The Conference Board of Canada says in its newly released Canadian Industry Outlook: Canada’s Air Transportation Industry – Winter 2011 that following record high profitability in 2010, Canada’s airlines can expect lower profits this year due to higher costs. Economist Maxim Armstrong stated that “Cost-control measures implemented during the recession helped airline profits take off when sales started improving in 2010. With costs expected to catch up with revenues, these profit levels won’t be sustainable.” He noted, however that “still, profits will remain high by historical standards.”
The Conference Board’s outlook reported that business and consumer confidence are driving growth in sales. Businesses are loosening their budget constraints and the resumption of income growth is allowing more people to fly.

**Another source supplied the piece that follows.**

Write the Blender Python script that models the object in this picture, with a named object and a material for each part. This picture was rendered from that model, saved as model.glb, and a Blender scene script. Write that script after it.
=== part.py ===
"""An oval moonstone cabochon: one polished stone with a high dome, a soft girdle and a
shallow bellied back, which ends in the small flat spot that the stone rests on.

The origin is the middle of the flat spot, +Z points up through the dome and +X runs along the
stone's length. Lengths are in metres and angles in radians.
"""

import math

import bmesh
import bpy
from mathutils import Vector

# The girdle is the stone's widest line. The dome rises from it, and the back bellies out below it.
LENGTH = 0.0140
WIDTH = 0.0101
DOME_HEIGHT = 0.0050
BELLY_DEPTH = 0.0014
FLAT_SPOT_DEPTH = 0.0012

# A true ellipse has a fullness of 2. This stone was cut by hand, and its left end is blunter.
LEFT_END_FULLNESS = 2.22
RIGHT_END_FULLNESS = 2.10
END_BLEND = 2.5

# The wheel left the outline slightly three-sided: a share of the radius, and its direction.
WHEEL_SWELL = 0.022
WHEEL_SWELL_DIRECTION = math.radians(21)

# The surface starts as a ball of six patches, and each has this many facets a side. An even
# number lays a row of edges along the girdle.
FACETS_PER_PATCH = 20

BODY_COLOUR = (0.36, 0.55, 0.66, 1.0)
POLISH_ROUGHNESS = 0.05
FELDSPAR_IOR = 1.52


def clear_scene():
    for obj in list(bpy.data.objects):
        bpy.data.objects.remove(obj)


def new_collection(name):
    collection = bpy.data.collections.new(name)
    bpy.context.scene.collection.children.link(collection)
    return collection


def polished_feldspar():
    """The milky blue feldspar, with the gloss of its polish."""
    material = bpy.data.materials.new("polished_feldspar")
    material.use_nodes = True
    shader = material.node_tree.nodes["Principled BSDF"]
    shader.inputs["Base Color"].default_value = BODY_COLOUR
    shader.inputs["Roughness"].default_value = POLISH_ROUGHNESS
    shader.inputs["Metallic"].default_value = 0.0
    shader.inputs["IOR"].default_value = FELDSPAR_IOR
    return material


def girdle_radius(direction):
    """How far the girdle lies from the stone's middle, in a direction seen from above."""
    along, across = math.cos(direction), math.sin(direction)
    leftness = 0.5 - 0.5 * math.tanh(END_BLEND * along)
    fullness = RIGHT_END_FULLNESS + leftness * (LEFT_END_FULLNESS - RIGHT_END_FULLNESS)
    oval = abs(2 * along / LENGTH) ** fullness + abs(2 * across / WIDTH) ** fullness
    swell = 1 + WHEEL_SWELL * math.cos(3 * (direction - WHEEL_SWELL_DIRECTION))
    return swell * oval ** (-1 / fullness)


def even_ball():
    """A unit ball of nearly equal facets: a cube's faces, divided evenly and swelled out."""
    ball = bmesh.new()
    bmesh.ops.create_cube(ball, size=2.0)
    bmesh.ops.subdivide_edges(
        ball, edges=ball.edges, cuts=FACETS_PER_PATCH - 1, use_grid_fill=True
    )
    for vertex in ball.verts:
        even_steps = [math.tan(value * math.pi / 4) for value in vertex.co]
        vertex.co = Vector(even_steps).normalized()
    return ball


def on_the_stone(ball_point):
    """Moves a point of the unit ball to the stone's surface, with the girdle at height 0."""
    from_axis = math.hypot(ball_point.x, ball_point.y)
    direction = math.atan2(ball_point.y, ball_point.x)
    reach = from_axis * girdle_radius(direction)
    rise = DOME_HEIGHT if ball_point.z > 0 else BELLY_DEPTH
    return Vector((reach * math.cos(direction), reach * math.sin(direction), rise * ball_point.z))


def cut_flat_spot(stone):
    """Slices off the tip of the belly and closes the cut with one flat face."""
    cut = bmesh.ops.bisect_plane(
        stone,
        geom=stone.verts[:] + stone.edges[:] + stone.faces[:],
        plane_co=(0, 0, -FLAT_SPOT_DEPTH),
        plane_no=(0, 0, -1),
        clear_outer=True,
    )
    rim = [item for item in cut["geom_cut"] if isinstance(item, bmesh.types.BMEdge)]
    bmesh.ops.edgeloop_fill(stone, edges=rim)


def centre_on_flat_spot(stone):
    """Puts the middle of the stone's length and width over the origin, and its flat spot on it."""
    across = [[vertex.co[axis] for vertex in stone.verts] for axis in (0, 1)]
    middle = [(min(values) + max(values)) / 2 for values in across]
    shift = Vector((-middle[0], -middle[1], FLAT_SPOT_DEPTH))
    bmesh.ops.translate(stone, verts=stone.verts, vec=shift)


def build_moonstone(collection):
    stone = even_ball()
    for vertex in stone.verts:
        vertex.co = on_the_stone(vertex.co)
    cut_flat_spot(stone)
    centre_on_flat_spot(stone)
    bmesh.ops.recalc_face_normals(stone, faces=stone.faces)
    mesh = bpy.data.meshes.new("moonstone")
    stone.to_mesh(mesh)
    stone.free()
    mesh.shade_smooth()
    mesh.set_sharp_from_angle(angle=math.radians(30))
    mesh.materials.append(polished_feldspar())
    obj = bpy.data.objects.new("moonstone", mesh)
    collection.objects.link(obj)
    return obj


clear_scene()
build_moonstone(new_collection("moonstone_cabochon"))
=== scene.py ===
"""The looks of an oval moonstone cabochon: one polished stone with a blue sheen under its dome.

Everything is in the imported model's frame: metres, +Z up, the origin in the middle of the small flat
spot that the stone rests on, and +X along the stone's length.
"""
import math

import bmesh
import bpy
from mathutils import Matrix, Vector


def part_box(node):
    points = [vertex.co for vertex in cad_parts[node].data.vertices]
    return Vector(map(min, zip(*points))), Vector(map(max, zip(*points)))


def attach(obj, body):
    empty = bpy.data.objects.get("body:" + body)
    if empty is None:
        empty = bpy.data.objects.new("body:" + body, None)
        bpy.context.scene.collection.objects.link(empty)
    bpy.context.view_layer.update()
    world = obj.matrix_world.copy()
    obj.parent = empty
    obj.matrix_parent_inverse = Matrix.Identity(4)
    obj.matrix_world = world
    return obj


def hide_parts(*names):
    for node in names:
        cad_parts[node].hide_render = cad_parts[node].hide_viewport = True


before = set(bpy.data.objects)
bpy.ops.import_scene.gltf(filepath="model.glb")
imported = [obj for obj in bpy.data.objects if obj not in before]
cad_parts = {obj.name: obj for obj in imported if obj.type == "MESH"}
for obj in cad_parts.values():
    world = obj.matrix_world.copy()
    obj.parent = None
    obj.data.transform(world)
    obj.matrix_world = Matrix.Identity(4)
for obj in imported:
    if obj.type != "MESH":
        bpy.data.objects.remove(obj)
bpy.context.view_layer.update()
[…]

Particularly encouraging for the air transportation industry is the rising number of international travellers coming to Canada, both from emerging countries and from a slight upward trend of American visitors to Canada in recent months. This trend is expected to continue in the coming years. However, domestic travel will remain the primary source of growth for the industry.
The outlook indicates that following two years of decline, costs will rise by more than nine per cent in 2011 due to higher oil prices and increased hiring.
It noted as well that pre-tax profits are expected to fall to $785 million in 2011, down from $1.2 billion last year. Profits will remain in the $700 million to $800 million range annually for the next three years.